An effort has been made here to mathematically model such a reactor. Component (B) that is present in liquid phase is activated with absorption of a photon. When gas-phase reactant (A) diffuses into liquid, it may react with inactivated (B) or activated (B) giving rise to dark and light reactions, respectively. The dark reaction is considered to be of first order with respect to both (A) and (B). But the concentration of (B) is taken high enough to regard the reaction as pseudo-first order with respect to (A). Light reaction is considered first order with respect to (A), with reaction-rate constant being proportional to the intensity of light absorbed.

The photoreactor is an axially irradiated multiple-film reactor in which the films are moving from bottom to the top. It contains a pool of liquid at its bottom. Initially the concentration of dissolved (A) in liquid is taken as zero. This section is called "storage section", which is essentially a short bubble column. Gas is bubbled through the liquid pool which leads to the formation of foam. Over this section, there are a number of vertical parallel tubes whose diameter is less than or comparable to the size of foam bubbles. As the foam passes through these tubes, it transforms itself into a number of parallel films within each tube. These films, separated by uniform gas pockets containing the diffusing reactive gas, move upwards axially. This part of the reactor is termed as "film section". At the top of the tubes, the films are ruptured and the liquid thus collected is returned to the storage section. During the time of residence in the film section, gas (A) diffuses into the films and reacts there both by the dark-reaction kinetics as well as by the photochemical kinetics. After the film rupture at the top of the reactor, the liquid containing unreacted (A) is recycled back to the storage section. The collimated monochromatic light supplied at the top excites the liquid-phase reactant (B) upon being absorbed, which provides the photochemical path. As the liquid films move upwards toward the source of radiation, they experience an increasing intensity of radiation. All the tubes are identical and act in parallel. To analyse the extent of gas absorption with reaction in the film section, it is therefore sufficient to analyse just one of the tubes.

The intensity profile in the film section is modelled according to Beer-Lambert's law. It has been assumed that only the liquid phase absorbs light and the absorption coefficient is modified to take this fact into account. The diffusion-reaction equation in the storage section has been solved using Laplace transform technique, while that in the film section has been solved using Crank-Nicolson implicit finite-difference scheme. This information has been incorporated into the material-balance equations written over the storage section in order to obtain the complete information on gas absorption and overall performance of the reactor. These material-balance equations have been solved using the forth-order Runge-Kutta method.

It has been shown that as a film moves from bottom to the top of film section, the concentration of dissolved gas- phase reactant (A) everywhere in the film increases with time.
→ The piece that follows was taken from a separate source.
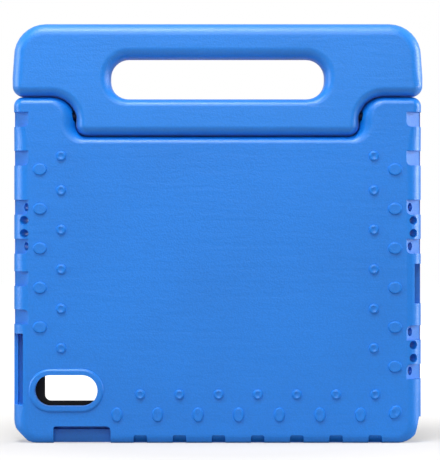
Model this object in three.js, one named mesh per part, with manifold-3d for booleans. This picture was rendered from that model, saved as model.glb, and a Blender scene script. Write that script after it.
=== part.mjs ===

In dark conditions, this assumes a pseudo-steady state profile after travelling some distance in the film section. Under irradiated conditions, concentration of (A) first increases because the diffusion flux is large and the rate of reaction small due to the lesser intensity of light near the bottom of the reactor. But when the film approaches the top of the film section, the reaction rate increases due to the increase in amount of light absorbed. Thus, the concentration of dissolved (A) in the film achieves a maximum and then decreases to a lower value during its ascent.

It can also be seen that the fractional rate of reaction in the film section increases with the increase in the intensity of the light or with an increase in the dark reaction-rate constant. This implies that such a reactor would find application in the case of photochemical reactions having very fast kinetics where the diffusional resistance is the rate-limiting step.

It has been observed that the overall rate of reaction is highest when the reactor is operated in the semi-batch mode (batch with respect to the liquid-phase reactant). On introducing a cross-flow for the liquid phase in the storage, there is a slight decrease in the overall rate of reaction in the reactor inspite of an increase in the overall rate of gas absorption. This is because on introducing the cross flow, the liquid rich in dissolved gas-phase reactant (A) is replaced by liquid free of species (A).

To study the overall performance of the photochemical film reactor in a comparative sense, the results have been compared with those for a bubble column with the same volume of liquid- phase reactant and with the same uniform gas-holdup. It has been found that on increasing the height of the photoreactor, the overall reaction rate increases upto an extent after which it saturates to almost a fixed limit. Thus, a further increase in the height of the film section would offer no benefit beyond a certain critical height which is governed by the intensity of incident light and the attenuation characteristics of the liquid in the film section.